[SOURCE EXCERPT start]
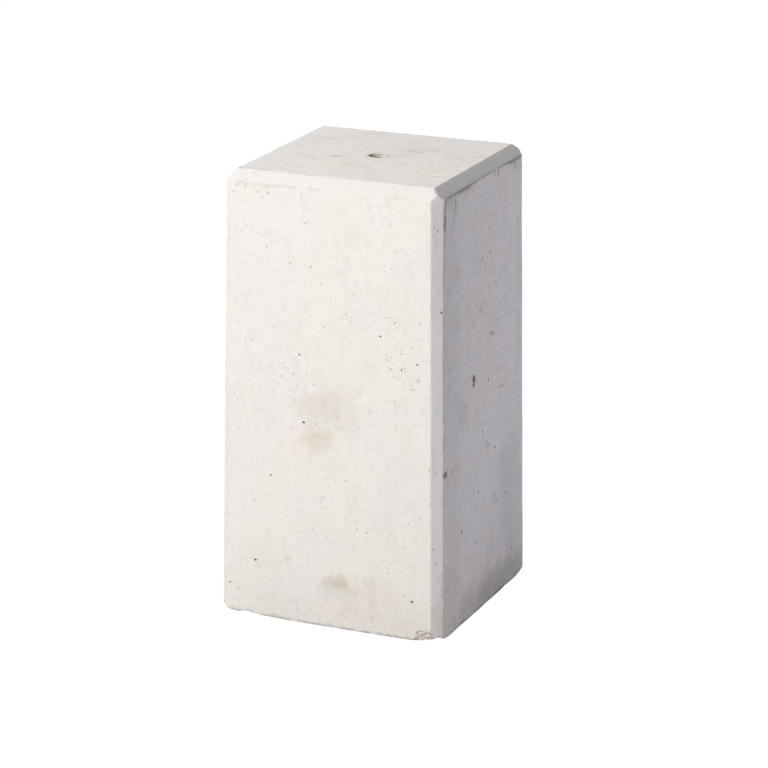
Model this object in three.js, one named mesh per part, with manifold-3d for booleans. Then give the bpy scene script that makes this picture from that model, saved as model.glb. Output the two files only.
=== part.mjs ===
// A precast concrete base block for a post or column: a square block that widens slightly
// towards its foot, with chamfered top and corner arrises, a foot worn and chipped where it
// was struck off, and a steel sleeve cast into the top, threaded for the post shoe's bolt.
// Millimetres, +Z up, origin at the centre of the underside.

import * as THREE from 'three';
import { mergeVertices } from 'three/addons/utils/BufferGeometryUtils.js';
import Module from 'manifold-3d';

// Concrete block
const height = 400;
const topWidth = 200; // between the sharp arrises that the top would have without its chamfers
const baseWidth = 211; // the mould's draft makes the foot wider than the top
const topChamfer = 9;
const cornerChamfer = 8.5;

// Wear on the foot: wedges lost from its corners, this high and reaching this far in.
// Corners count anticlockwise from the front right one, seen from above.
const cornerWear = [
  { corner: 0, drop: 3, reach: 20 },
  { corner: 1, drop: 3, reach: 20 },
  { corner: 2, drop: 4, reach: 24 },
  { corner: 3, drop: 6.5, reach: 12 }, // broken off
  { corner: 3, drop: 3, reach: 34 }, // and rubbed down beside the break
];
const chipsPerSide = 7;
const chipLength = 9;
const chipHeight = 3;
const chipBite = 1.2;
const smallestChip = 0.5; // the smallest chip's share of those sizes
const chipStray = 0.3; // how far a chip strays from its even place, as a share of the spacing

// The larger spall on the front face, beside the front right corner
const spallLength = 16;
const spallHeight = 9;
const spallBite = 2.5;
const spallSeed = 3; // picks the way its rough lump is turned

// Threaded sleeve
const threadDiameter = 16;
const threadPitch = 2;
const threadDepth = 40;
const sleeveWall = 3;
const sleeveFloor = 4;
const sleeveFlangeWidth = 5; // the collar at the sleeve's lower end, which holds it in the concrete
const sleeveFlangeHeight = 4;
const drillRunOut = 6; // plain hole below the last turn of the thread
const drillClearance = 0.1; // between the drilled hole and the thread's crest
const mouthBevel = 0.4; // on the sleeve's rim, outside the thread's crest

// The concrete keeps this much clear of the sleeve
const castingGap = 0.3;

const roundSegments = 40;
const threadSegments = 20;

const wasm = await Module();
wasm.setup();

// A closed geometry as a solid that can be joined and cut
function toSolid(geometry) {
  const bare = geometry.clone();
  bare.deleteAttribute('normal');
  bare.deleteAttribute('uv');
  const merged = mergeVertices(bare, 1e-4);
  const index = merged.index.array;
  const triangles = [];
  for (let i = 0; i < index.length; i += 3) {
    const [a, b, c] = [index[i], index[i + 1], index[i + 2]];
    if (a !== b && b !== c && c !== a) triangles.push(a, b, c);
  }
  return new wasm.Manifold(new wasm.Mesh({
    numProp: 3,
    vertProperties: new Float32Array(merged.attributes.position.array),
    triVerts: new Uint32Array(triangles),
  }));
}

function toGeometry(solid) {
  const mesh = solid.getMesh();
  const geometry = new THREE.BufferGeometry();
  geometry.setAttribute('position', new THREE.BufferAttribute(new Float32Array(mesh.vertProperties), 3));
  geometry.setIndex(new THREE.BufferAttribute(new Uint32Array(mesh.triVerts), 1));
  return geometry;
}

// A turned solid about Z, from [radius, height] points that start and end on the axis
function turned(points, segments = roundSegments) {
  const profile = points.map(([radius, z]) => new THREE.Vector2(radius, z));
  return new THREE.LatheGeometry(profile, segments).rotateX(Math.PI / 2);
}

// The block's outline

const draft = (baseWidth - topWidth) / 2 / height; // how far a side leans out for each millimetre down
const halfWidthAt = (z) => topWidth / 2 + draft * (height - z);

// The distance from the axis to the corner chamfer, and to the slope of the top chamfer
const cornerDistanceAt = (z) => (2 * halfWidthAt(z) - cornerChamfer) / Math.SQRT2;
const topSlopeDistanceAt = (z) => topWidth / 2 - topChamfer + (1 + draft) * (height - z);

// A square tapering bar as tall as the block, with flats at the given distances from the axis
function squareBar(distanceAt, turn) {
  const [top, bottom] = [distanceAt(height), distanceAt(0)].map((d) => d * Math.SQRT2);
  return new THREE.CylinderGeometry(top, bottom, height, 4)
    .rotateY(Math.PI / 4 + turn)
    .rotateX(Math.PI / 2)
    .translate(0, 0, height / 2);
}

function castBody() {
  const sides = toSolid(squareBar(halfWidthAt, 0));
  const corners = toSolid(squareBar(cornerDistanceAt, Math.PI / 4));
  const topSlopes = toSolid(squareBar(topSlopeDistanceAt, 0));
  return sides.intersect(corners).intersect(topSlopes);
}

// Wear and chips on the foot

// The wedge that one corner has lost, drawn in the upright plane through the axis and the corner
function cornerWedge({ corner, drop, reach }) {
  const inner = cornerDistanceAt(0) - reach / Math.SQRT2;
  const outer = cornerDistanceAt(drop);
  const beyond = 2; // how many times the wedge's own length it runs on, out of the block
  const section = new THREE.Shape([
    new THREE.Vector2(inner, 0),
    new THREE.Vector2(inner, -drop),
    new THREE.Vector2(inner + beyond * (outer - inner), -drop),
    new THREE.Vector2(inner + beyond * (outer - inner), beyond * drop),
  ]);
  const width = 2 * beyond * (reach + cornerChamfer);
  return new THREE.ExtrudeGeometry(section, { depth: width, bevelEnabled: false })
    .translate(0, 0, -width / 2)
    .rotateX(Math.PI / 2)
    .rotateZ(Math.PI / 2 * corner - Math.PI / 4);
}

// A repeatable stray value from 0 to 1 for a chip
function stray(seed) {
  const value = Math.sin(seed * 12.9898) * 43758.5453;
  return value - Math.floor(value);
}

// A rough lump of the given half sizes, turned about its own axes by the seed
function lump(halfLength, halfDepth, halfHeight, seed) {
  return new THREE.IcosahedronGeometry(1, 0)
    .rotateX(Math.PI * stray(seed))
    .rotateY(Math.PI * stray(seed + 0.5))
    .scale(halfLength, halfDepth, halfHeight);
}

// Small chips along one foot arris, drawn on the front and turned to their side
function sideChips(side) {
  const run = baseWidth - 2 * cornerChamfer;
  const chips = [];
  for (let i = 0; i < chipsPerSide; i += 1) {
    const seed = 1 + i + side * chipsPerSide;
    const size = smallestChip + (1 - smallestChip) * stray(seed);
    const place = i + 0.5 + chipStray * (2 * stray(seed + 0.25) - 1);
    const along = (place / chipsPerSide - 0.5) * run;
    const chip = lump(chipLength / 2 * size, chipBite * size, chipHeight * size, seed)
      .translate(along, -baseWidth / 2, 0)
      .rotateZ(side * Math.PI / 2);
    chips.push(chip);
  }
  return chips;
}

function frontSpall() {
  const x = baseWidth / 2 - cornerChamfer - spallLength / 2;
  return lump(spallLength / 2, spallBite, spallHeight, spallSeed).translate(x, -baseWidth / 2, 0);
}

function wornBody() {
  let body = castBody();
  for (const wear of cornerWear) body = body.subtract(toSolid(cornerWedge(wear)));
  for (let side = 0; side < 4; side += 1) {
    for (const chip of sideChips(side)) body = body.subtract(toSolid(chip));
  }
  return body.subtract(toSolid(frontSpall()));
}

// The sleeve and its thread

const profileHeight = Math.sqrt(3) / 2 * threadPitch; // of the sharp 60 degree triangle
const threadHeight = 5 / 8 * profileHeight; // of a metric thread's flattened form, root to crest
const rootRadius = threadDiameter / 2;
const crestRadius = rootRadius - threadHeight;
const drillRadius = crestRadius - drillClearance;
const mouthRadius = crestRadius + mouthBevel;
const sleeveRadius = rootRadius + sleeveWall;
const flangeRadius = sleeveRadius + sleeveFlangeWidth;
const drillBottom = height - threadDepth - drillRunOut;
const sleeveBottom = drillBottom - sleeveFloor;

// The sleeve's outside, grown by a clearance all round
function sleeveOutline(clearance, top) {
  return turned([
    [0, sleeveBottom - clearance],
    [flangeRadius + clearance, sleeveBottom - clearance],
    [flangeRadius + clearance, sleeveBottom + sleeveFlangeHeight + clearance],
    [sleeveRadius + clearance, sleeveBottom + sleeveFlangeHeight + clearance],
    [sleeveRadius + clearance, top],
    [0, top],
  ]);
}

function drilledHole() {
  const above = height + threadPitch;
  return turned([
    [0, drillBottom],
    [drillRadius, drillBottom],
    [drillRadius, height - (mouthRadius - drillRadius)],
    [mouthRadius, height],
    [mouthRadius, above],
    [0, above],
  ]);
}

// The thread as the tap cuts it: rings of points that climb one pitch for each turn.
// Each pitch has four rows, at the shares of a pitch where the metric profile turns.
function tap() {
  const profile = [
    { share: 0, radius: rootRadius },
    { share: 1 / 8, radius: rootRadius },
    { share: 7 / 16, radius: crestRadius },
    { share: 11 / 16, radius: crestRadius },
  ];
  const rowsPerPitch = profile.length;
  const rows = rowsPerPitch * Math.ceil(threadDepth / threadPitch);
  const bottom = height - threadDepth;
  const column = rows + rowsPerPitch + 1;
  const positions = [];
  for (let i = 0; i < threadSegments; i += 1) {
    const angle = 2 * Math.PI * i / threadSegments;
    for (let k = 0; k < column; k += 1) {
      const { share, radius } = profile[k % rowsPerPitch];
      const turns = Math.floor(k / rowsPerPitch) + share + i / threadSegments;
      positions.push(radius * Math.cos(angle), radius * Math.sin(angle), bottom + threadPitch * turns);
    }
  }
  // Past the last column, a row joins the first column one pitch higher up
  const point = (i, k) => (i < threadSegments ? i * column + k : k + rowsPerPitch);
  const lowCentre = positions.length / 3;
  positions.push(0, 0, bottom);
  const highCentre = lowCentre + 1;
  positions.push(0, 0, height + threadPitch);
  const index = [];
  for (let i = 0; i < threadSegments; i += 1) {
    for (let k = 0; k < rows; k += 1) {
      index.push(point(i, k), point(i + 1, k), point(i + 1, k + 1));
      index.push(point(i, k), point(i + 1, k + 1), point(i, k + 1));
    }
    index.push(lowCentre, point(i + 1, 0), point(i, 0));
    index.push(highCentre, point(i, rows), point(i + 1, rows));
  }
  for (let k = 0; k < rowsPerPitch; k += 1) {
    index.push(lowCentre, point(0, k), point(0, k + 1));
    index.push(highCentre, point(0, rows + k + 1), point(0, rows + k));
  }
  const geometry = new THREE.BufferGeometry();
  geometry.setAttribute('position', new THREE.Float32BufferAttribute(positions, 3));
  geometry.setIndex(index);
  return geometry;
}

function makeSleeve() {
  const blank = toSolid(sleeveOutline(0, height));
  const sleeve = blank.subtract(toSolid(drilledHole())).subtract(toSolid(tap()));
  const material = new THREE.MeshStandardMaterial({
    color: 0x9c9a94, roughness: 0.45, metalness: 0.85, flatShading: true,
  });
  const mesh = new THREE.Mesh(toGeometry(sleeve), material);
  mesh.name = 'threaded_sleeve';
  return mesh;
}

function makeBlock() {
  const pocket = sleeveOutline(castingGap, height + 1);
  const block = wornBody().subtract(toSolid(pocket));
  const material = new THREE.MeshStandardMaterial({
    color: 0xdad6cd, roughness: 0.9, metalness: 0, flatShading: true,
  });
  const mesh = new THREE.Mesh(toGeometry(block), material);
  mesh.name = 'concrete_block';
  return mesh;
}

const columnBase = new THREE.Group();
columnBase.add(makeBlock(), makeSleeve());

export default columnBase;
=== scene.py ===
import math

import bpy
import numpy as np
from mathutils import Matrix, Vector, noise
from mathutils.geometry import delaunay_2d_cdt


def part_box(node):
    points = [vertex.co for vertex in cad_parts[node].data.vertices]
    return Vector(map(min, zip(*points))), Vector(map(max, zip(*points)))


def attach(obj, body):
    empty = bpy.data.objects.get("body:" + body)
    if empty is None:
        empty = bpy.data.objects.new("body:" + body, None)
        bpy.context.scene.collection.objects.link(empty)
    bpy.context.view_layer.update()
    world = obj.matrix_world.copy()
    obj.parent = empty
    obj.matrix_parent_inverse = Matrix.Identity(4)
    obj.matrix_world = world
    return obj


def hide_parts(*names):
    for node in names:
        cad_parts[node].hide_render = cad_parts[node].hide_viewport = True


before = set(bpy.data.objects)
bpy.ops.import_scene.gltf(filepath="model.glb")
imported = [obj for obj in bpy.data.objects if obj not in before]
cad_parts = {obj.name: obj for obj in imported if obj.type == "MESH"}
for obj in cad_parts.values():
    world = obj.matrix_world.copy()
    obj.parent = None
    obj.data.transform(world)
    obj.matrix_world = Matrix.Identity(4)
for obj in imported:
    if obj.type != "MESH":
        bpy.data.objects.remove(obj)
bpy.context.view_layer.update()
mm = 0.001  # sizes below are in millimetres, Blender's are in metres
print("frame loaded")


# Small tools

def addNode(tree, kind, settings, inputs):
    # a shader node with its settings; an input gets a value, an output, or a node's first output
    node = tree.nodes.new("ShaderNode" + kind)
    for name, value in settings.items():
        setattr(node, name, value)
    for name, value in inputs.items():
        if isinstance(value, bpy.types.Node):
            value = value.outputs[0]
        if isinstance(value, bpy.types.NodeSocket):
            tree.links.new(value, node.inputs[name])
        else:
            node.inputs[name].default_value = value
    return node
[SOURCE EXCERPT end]
**SET PROBLEM:** In the listing above, find the line containing "const columnBase = new THREE.Group();" and the line containing "bpy.data.objects.remove(obj)", then quote both, plus every line between them, exactly as written.

**THE SOLUTION:**
const columnBase = new THREE.Group();
columnBase.add(makeBlock(), makeSleeve());

export default columnBase;
=== scene.py ===
import math

import bpy
import numpy as np
from mathutils import Matrix, Vector, noise
from mathutils.geometry import delaunay_2d_cdt


def part_box(node):
    points = [vertex.co for vertex in cad_parts[node].data.vertices]
    return Vector(map(min, zip(*points))), Vector(map(max, zip(*points)))


def attach(obj, body):
    empty = bpy.data.objects.get("body:" + body)
    if empty is None:
        empty = bpy.data.objects.new("body:" + body, None)
        bpy.context.scene.collection.objects.link(empty)
    bpy.context.view_layer.update()
    world = obj.matrix_world.copy()
    obj.parent = empty
    obj.matrix_parent_inverse = Matrix.Identity(4)
    obj.matrix_world = world
    return obj


def hide_parts(*names):
    for node in names:
        cad_parts[node].hide_render = cad_parts[node].hide_viewport = True


before = set(bpy.data.objects)
bpy.ops.import_scene.gltf(filepath="model.glb")
imported = [obj for obj in bpy.data.objects if obj not in before]
cad_parts = {obj.name: obj for obj in imported if obj.type == "MESH"}
for obj in cad_parts.values():
    world = obj.matrix_world.copy()
    obj.parent = None
    obj.data.transform(world)
    obj.matrix_world = Matrix.Identity(4)
for obj in imported:
    if obj.type != "MESH":
        bpy.data.objects.remove(obj)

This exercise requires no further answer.